Repeat the listing below word for word, stopping after the line that contains "along its warp.".

## begin GIVEN INFORMATION

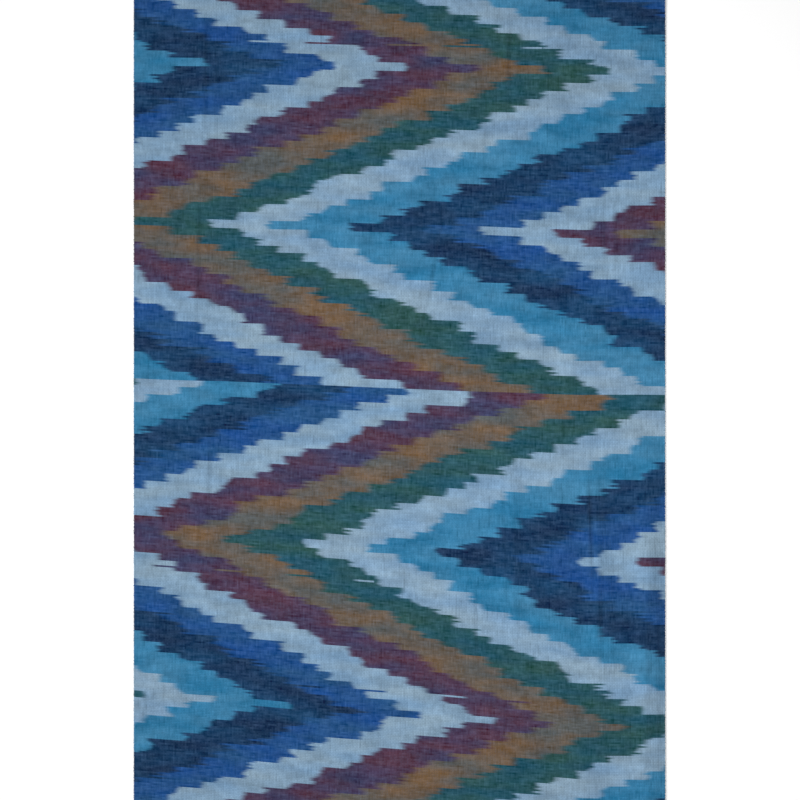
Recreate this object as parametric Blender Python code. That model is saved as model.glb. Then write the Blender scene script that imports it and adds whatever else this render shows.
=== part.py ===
"""A cut length of weft ikat cotton, lying flat with faint creases along its warp.

X is across the cloth, along its dyed weft threads, Y is along its warp, and Z is
up. The origin is on the surface that the cloth lies on, under the cloth's centre.
"""

import math

import bmesh
import bpy

MM = 0.001

# The cut, and the thickness of a sheet of cotton with its air.
CLOTH_WIDTH = 132.75 * MM
CLOTH_LENGTH = 208.0 * MM
CLOTH_THICKNESS = 1.0 * MM

# The grid that bends over the creases, which all run along the warp.
CELLS_ACROSS = 64
CELLS_ALONG = 26

# Each rise is a long, low place where the cloth stands off the surface. It follows
# a straight line from its top end to its foot, in mm from the cloth's centre, and
# is "width" mm wide and "height" mm high at its crest.
RISE_COLUMNS = ("name", "top_x", "top_y", "foot_x", "foot_y", "width", "height")
RISES = (
    ("upper left crease", -46.5, 96.0, -49.5, 56.0, 9.0, 0.45),
    ("left crease", -50.5, 72.0, -51.0, 6.0, 9.0, 0.50),
    ("lower left crease", -47.0, -8.0, -46.5, -42.0, 8.5, 0.40),
    ("middle swell", -8.0, 74.0, -2.0, -34.0, 34.0, 0.35),
    ("inner right crease", 26.8, -4.0, 27.6, -64.0, 9.0, 0.60),
    ("outer right crease", 47.0, -10.0, 51.5, -74.0, 9.5, 0.75),
    ("right edge roll", 62.0, -12.0, 62.0, -112.0, 10.0, 1.30),
)


def rise_height(rise, x, y):
    """Height of one rise over the point x, y, all in mm, and 0 past its rim."""
    run_x = rise["foot_x"] - rise["top_x"]
    run_y = rise["foot_y"] - rise["top_y"]
    length = math.hypot(run_x, run_y)
    along = ((x - rise["top_x"]) * run_x + (y - rise["top_y"]) * run_y) / length
    across = ((x - rise["top_x"]) * run_y - (y - rise["top_y"]) * run_x) / length
    if abs(across) >= rise["width"] / 2 or not 0 < along < length:
        return 0.0
    crest = math.cos(math.pi * across / rise["width"]) ** 2
    ends = math.sin(math.pi * along / length)
    return rise["height"] * crest * ends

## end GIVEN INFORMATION

SOLUTION TO THE EXERCISE –
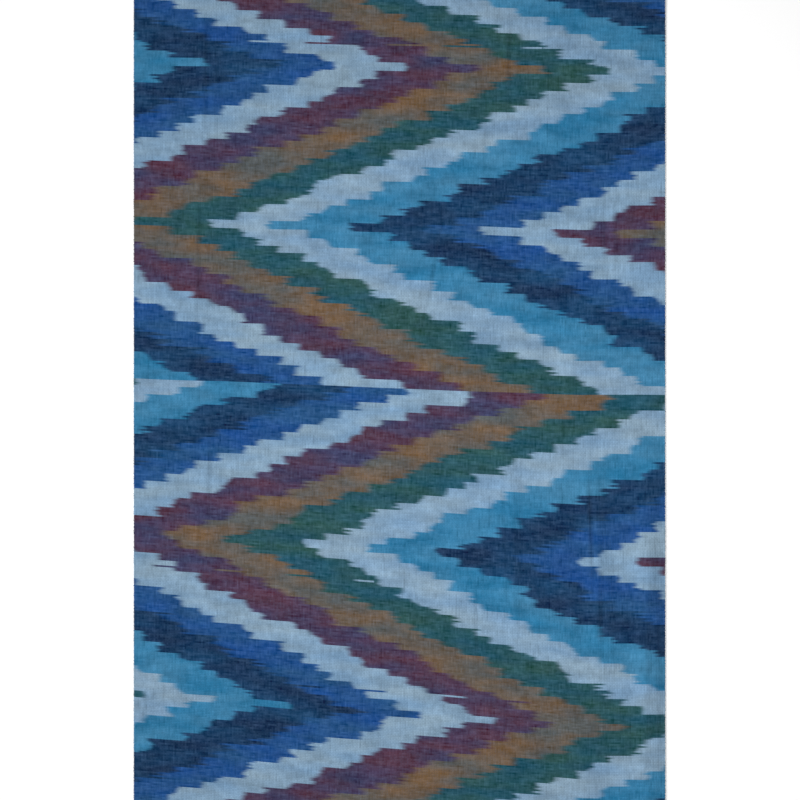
Recreate this object as parametric Blender Python code. That model is saved as model.glb. Then write the Blender scene script that imports it and adds whatever else this render shows.
=== part.py ===
"""A cut length of weft ikat cotton, lying flat with faint creases along its warp.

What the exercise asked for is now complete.